Film: Hail, Caesar!

img5The Coen Brothers are no strangers to the comedy genre. They have found success in the movie business by making unconventional films. Most of such films usually have an underlying dark comedic tone to it, even if the film’s plot or story take themselves seriously. (Miller’s Crossing, A Serious Man)
Of course, this is not the Coen Brother’s first attempt at a film that’s intention is to mostly provide comedy. Most of the time, ‘The Big Lebowski’ or ‘Burn After Reading’ usually comes to mind when thinking of a comedy film within their filmography. But it has been quite some time since they have decided to make a film with the only intent is to deliver comedy.

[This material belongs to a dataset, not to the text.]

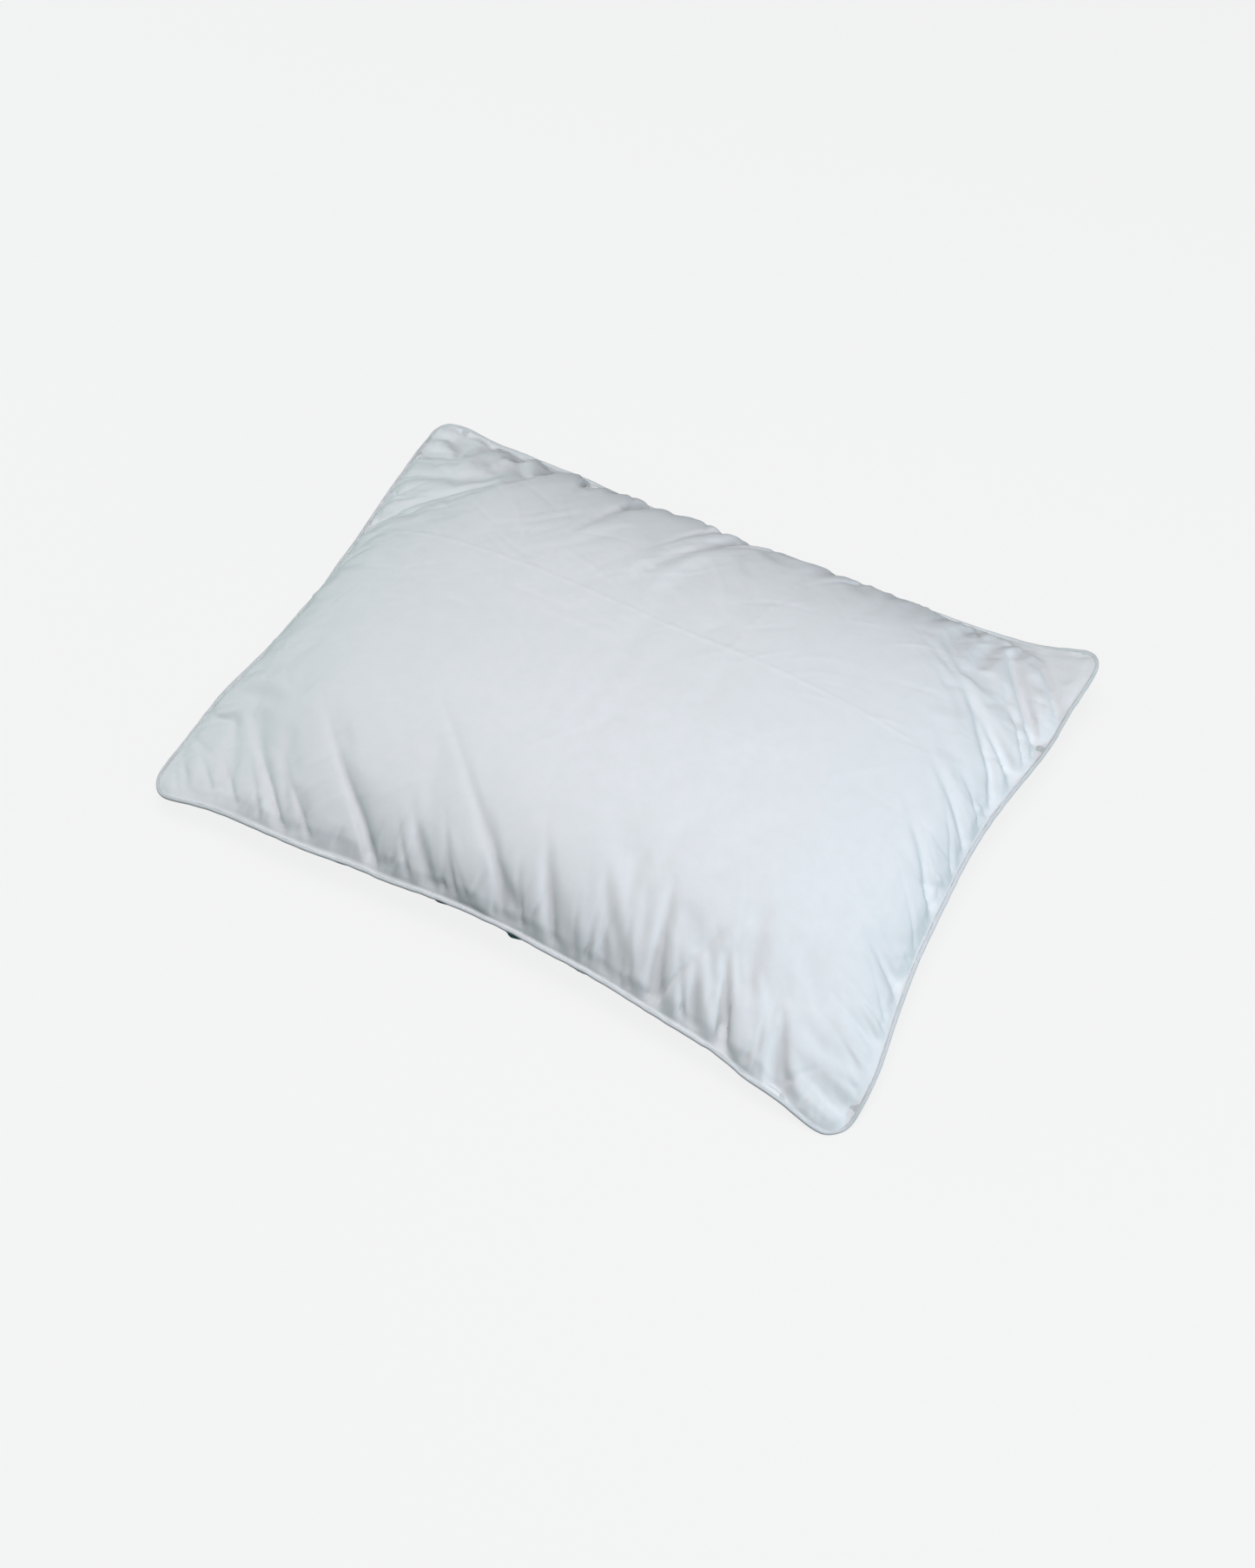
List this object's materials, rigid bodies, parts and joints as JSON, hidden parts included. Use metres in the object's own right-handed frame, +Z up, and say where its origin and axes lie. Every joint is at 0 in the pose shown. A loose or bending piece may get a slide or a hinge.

‘Hail, Caesar!’ is an american comedy film written, produced, edited and directed by the Coen Brothers: Joel and Ethan Coen. It marks the return of a Coen Brothers regular: Roger Deakins who has embarked on other projects since ‘True Grit’.
The story is set in Hollywood in 1950s, the era where Hollywood’s studio system was breaking down and the introduction of the Television within society was threatening to ‘ruin’ the film industry. A time where the Cold War was still in it’s earlier stages and Hollywood was pumping our escapism films to appeal to the american audience.
The film follows Eddie Mannix (Josh Brolin) the head of production within Capitol Pictures, responsible for both film production and managing the reputation of their stars, ensuring that only positive press about their stars gets released in the public. One of their stars, Baird Whitlock (George Clooney) disappears from set and Eddie tries to figure out what happened to him.

The film portrays it’s setting at times as a sort of golden gleam. The set of the film reminds me of the old epic films of the past, with it’s large glorious sets and costume design.The table tap dancing sequence and the elaborate spectacles of water evokes the atmosphere of the old classic films, at times reminding me of the classic film musicals like ‘Singin’ in the Rain’.

As a comedy, it does it job. More often than not, I have found myself laughing out loud at the sheer absurdities within the scene. But what truly makes the film funny is not the fact that the film is rather absurd but the fact that some of the comedic content in the film may actually be possible to occur in reality. A highlight of the film, Hobie Doyle (Alden Ehrenreich) the cowboy star within the veins of the Kirby Grant type actor discusses the pronunciation of his lines with his director (Ralph Fiennes) and utterly fails to do so properly despite the length of their talk. Such a thing does happen though, placing actors who don’t fit the role in such a role just because of their popularity.

That is another thing the film does, it gives us insight into the studio system within the industry of that time, perhaps showing us it’s share of ‘problems’ too. Like how the film director has no say in the casting of his actors and how the studios try to pair up actors who have not even met each other to garner some positive press.

I think the best way to sum up the film is by looking at its principle protagonist. Eddie Mannix is the ‘no – nonsense’ type guy at work. He places his work over his personal life, more often than not, he returns home late at night and spends little time with his children. He slaps his stars when they are acting silly and he visits the church for confessions very often. Too often perhaps.
It is very clear that ‘Hail, Caesar!’ is trying to convey something about old Hollywood of the 1950s. But it doesn’t really lean strongly on either side of the spectrum on whether to condemn it or to embrace it. ‘Hair, Caesar!’ is a letter that is neither one entirely of love nor condemnation, but rather it is a well written one that is both willing to mock and indulge in the Hollywood of the old, reminding us of the worst and the best of that golden era.